Выбрать главу

Только через несколько минут я пришел в себя, убедившись, что оратор — это коллега «Высший принцип». Внешность его не изменилась. Быть может, только прибавилось седины. Костюм был такой же мятый и неуклюжий, как пятнадцать лет назад. И все же это был совершенно другой человек. В нем ничего не осталось от прежнего смешного чудака, дряхлого, раздавленного жизнью человека.

Я понял, почему гимназист в поезде не считал его стариком. Голос, лицо, все повадки Малека дышали гордым достоинством, победной силой убеждения.

Сначала я слушал, не вдумываясь в смысл его речи, так удивительно он преобразился. Я наблюдал. Никогда в жизни я не видел его таким. Слушатели, показавшиеся мне поначалу хмурыми и замкнутыми, внимали ему с жадной сосредоточенностью, подобно тому, как потрескавшаяся от жары земля впитывает в себя живительную влагу.

— Отчего разбогатели те, кто теперь препятствует вам стать членами кооператива? Не от своей, земли, хотя они и захватили самую плодородную, самую лучшую! Они разбогатели потому, что вы на них работали от зари до зари, из года в год! Они вам ссужали на два-три дня работника и пару лошадей, но за это вы должны были трудиться на их полях круглый год. И не только вы, но и ваши жены и дети! Что бы уродилось без вас на их плодородной земле? Лебеда, дикая редька, пырей да чертополох… Или вы думаете, что они могли бы разжиреть, питаясь одной землей?

В зале кто-то робко засмеялся. Поп-премонстрант строго оглядел аудиторию и сделал протестующий жест. Кое-кто из женщин опустил глаза. Товарищ Малек, не прерывая речи, заметил эту немую сцену. А когда поп повторил свой жест. Малек обратился прямо к нему:

— Вы протестуете, господин Медуна? Против чего? Против богачей, как вас учит священное писание? Против нехристианского обращения с людьми?

— Я протестую против вашей демагогии! Мы жили здесь и без вас в довольстве!.. — воскликнул поп. От волнения он даже взвизгнул.

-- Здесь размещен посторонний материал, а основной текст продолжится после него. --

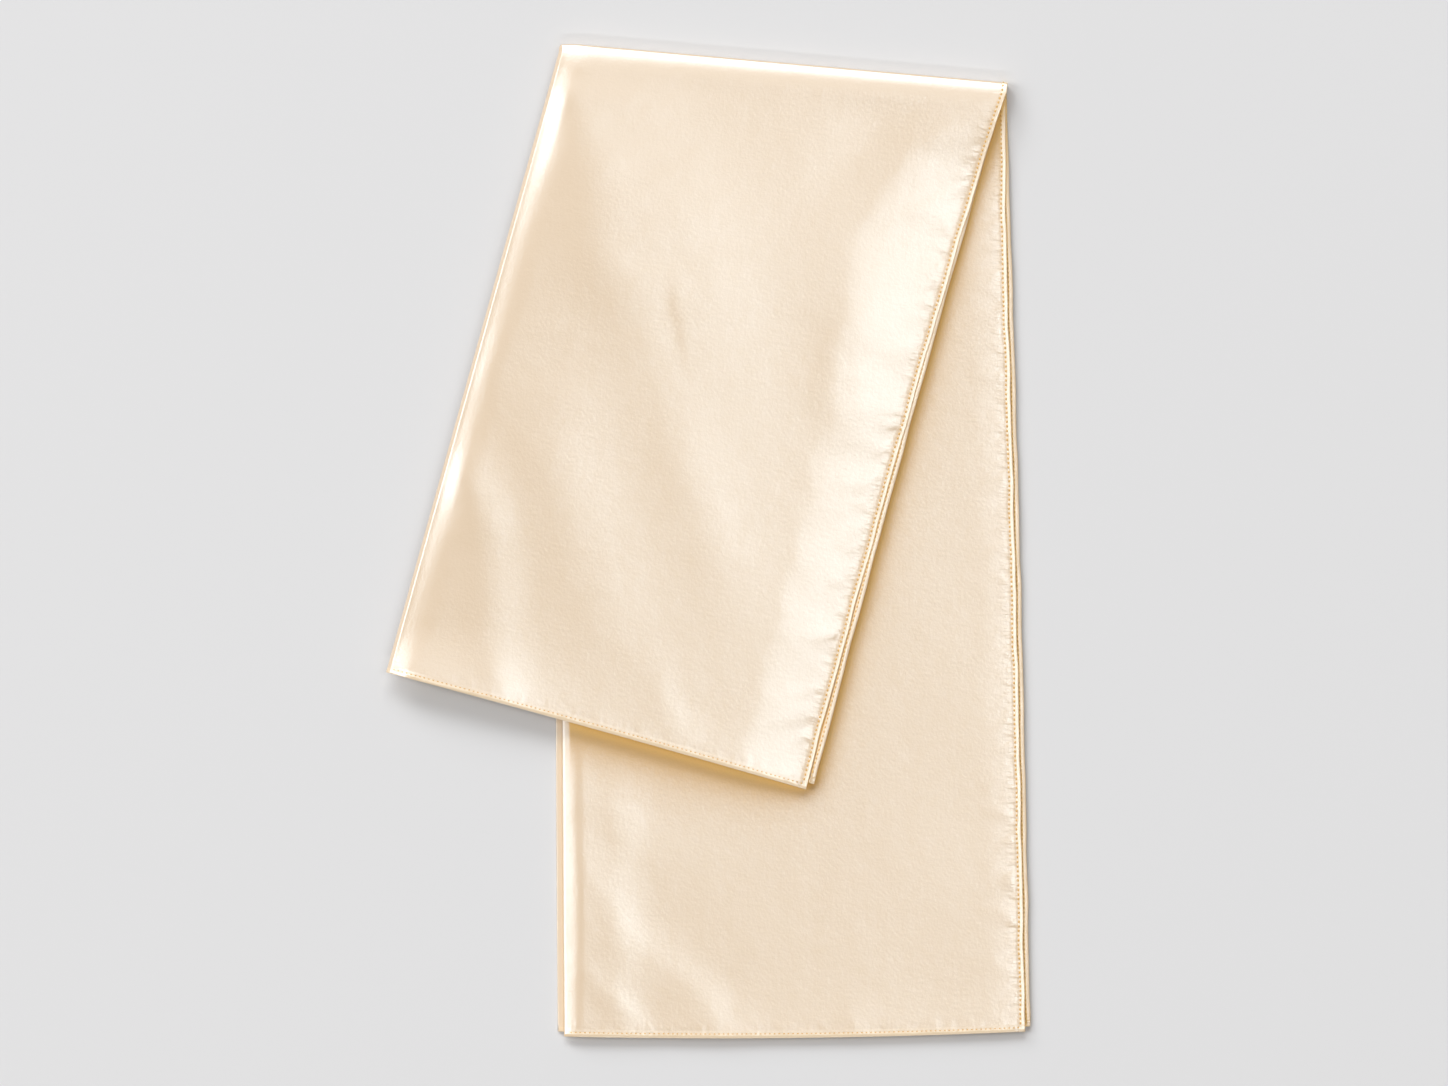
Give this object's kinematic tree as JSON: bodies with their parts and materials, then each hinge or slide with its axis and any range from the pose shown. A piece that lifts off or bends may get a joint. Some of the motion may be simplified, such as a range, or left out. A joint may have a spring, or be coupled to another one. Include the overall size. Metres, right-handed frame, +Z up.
{
  "type": "folded square scarf",
  "caption": "Square satin scarf folded into a layered strip and doubled over at one end, lying flat, with narrow stitched hems",
  "frame": {"origin": "under the middle of the folded scarf's bounding box, on the surface that it lies on", "axes": "+Z up from that surface; +Y along the folded strip towards the doubled-over top fold; +X towards the hemmed side of the lower run"},
  "size_m": [0.3499, 0.5409, 0.0154],
  "materials": {
    "satin": "champagne ivory satin with a soft sheen",
    "hem": "the same satin turned twice and stitched, slightly deeper in tone",
    "thread": "matching sewing thread"
  },
  "bodies": {
    "root": {"lower_bottom_panel": "satin", "lower_bottom_side_hem": "hem", "lower_bottom_end_hem": "hem", "lower_inner_layers": "satin", "lower_top_panel": "satin", "lower_top_side_hem": "hem", "lower_top_end_hem": "hem", "top_fold_outer_layer": "satin", "top_fold_outer_side_hem": "hem", "top_fold_inner_layers": "satin", "top_fold_core_layer": "satin", "upper_bottom_panel": "satin", "upper_bottom_side_hem": "hem", "upper_bottom_end_hem": "hem", "upper_inner_layers": "satin", "upper_top_panel": "satin", "upper_top_side_hem": "hem", "upper_top_end_hem": "hem"}
  },
  "joints": []
}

— Вы лицемерный человек, Медуна. Сожалею, что вы были моим учеником, — сказал с презрением учитель Малек. — Вы злоупотребляете своим положением. Вместо проповедей вы ведете в костеле пропаганду против республики, против трудящихся, против собственного народа, сыном которого вы являетесь!

— Вы оскорбляете…

— Я вас не оскорбляю, Медуна. Я только разоблачаю темноту и злобу, которыми наполнены ваша душа, ум, сердце. Труд этих людей кормит и одевает вас. А вы хотите, чтобы они и впредь прозябали в нищете и крепостной зависимости. Тут есть люди которые живут в полном довольстве, не правда ли? Особенно те, кто сидит рядом с вами за одним столом. Мы у них на роли советника. А мы будем давать советы всем остальным, и, будьте покойны, это будут правильные советы. Вы были довольны, но нас это не устраивает! И мы не успокоимся, пока совершенно не освободим трудящегося человека, пока не избавим его от угнетения, эксплуатации, пока не избавим его от нужды и болезней!

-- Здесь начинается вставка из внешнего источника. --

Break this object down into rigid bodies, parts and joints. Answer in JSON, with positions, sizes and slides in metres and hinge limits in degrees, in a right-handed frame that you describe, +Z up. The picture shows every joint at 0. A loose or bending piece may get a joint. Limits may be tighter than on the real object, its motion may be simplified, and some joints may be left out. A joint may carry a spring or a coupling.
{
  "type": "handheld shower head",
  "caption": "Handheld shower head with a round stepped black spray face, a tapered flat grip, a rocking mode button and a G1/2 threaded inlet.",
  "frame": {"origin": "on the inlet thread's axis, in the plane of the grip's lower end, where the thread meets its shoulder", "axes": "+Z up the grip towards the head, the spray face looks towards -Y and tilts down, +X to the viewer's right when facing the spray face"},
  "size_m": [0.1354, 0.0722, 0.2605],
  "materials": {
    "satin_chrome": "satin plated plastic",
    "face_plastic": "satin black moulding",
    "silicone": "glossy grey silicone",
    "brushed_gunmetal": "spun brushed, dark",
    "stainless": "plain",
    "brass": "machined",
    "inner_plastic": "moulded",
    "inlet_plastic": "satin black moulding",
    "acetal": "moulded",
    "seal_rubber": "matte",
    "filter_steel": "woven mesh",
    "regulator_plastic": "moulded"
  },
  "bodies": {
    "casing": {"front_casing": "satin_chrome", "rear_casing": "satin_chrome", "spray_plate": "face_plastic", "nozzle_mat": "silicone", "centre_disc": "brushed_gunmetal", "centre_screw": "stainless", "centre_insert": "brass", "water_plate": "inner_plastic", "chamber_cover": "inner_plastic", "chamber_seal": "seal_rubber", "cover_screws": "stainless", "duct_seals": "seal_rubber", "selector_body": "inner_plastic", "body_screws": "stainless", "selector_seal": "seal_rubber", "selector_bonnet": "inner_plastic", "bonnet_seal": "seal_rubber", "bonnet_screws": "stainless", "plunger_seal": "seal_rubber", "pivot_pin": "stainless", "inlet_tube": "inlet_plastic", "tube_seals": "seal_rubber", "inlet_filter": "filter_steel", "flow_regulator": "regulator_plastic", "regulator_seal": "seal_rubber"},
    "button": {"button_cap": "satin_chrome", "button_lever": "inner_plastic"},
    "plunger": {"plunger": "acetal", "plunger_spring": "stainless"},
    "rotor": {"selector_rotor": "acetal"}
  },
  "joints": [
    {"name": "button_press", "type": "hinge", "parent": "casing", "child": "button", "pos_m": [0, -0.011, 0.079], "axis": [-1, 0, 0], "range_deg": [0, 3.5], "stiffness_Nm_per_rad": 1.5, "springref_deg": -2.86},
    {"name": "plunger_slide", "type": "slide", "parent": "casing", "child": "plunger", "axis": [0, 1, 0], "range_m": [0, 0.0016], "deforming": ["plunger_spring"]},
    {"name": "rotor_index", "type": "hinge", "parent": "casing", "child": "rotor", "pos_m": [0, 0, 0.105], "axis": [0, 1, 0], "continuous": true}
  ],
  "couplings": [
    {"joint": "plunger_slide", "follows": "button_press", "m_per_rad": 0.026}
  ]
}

Когда Малек закончил речь, в зале на несколько секунд воцарилась глубокая тишина. Затем эти люди — сплавщики, каменщики и безземельные бедняки, не привыкшие проявлять свое одобрение аплодисментами, суровые, неразговорчивые — молча поднялись со своих скамеек, окружили стол президиума.

— Я подпишу, — сказал первый из них, — видно, что это наш человек. — Своими грубыми руками, до крови стертыми на изнурительной работе, они друг за другом подписывали договор об учреждении сельскохозяйственного кооператива.

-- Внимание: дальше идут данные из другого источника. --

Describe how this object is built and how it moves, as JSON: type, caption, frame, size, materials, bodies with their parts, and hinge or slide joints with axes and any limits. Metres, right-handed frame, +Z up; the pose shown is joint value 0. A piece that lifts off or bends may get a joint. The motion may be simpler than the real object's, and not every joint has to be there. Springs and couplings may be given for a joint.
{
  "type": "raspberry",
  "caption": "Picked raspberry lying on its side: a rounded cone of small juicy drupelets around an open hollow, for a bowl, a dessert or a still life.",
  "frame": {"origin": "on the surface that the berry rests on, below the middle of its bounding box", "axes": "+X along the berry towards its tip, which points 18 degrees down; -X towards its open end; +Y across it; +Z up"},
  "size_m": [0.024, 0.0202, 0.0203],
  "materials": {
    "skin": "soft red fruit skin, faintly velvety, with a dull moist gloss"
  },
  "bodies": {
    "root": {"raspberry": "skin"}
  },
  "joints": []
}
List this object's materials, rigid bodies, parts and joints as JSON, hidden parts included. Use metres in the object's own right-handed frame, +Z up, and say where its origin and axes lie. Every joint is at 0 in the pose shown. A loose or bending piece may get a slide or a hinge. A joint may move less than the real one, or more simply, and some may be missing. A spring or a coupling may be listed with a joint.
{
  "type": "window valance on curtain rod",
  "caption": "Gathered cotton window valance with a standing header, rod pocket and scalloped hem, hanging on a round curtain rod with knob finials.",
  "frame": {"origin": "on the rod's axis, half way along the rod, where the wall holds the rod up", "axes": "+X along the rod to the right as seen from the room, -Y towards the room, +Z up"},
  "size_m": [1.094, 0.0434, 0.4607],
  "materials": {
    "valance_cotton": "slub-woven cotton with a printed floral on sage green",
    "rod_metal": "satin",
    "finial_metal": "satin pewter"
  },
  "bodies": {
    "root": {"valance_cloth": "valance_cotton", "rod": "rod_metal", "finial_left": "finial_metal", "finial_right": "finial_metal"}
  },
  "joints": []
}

Поп направился к выходу. Поравнявшись с женщинами и считая, что он находится в безопасном отдалении от коммунистов, Медуна перекрестился и лицемерно вздохнул:

— Готовится деяние адское…

И вдруг одна из женщин, преждевременно поседевшая крестьянка, сказала:

— Да я лучше с ним в ад пойду, чем с тобой, с гадюкой, в рай!

Собрание кончилось. Вместе с товарищем Малеком мы вышли на улицу. Он крепко пожал мне руки.

— Плохо я вас учил, плохо… Я обращал ваши глаза к прошлому вместо будущего. Ты помнишь, как я заставлял вас учить наизусть «Первым был век золотой…» Эх, как все это было глупо! Мне надо было побольше присматриваться к тому, как живет народ. Люди собирали лесные ягоды, грибы, чтобы заработать грош на пропитание, жарили желуди и варили из них горькую бурду, собирали колосья и дробили зерна вручную в ступках, чтобы испечь детям лепешку… А мы прославляли и поддерживали эту нужду и тьму беспросветную, мы помогали хищникам, эксплуататорам.